Tonči Stipanović

Personal information
- Nationality: Croatian
- Born: 13 June 1986 (age 40) Split, SR Croatia, SFR Yugoslavia

Sailing career
- Sport: Sailing
- Class: Laser

Medal record
Sailing
Representing Croatia
Olympic Games
| Silver medal – second place | 2020 Tokyo | Laser |
| Silver medal – second place | 2016 Rio de Janeiro | Laser |
World Championships
| Silver medal – second place | 1998 Martinique | Optimist |
| Silver medal – second place | 2012 Boltenhagen | Laser |
| Bronze medal – third place | 2020 Melbourne | Laser |
European Championships
| Gold medal – first place | 2010 Tallinn | Laser |
| Gold medal – first place | 2011 Helsinki | Laser |
| Gold medal – first place | 2013 Dublin Bay | Laser |
| Gold medal – first place | 2014 Split | Laser |
Mediterranean Games
| Gold medal – first place | 2013 Mersin | Laser |
| Silver medal – second place | 2009 Pescara | Laser |

= Tonči Stipanović =

Croatian sailor

Tonči Stipanović (born 13 June 1986) is a Croatian sailor.
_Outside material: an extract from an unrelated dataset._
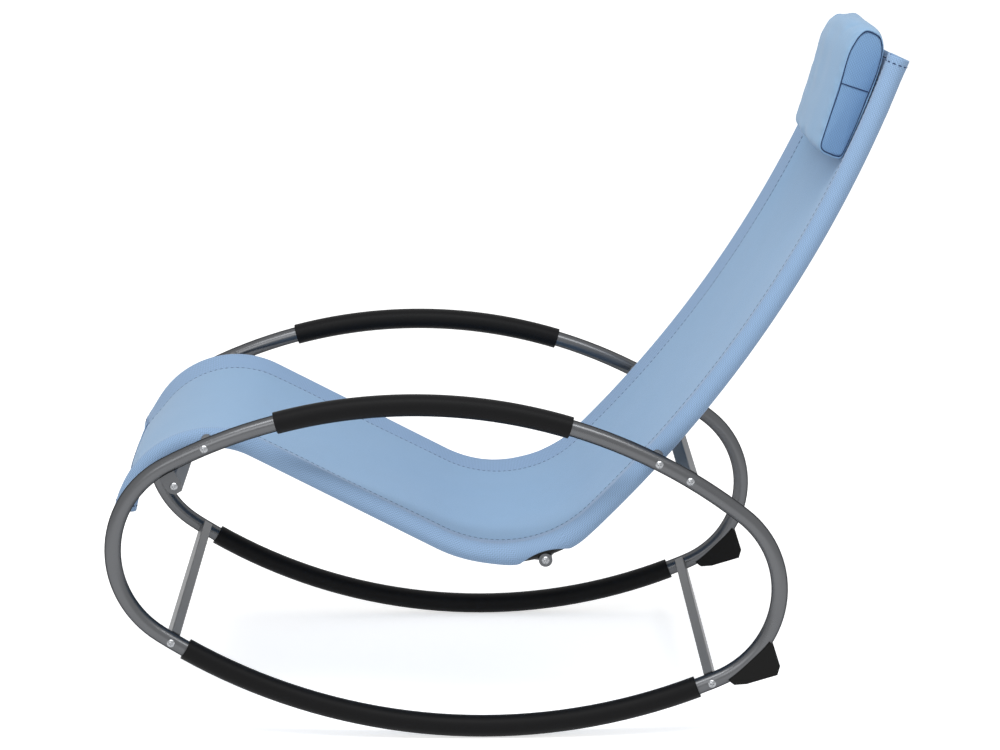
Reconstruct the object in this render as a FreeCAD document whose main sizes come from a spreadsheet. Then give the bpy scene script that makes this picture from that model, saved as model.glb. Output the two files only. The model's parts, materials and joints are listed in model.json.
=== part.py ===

He competed at the 2012 Summer Olympics in the men's Laser event, finishing in 4th place. Stipanović won Croatia's first ever sailing Olympic medal when he came second overall to win silver in the men's Laser event, at the 2016 Summer Olympics in Rio de Janeiro. He came second overall to win silver in the men's Laser event at the 2020 Summer Olympics in Tokyo as well.

Web portal for sailing sailingscuttlebutt.com included him on the list of the top 10 sailors in Laser class of all time.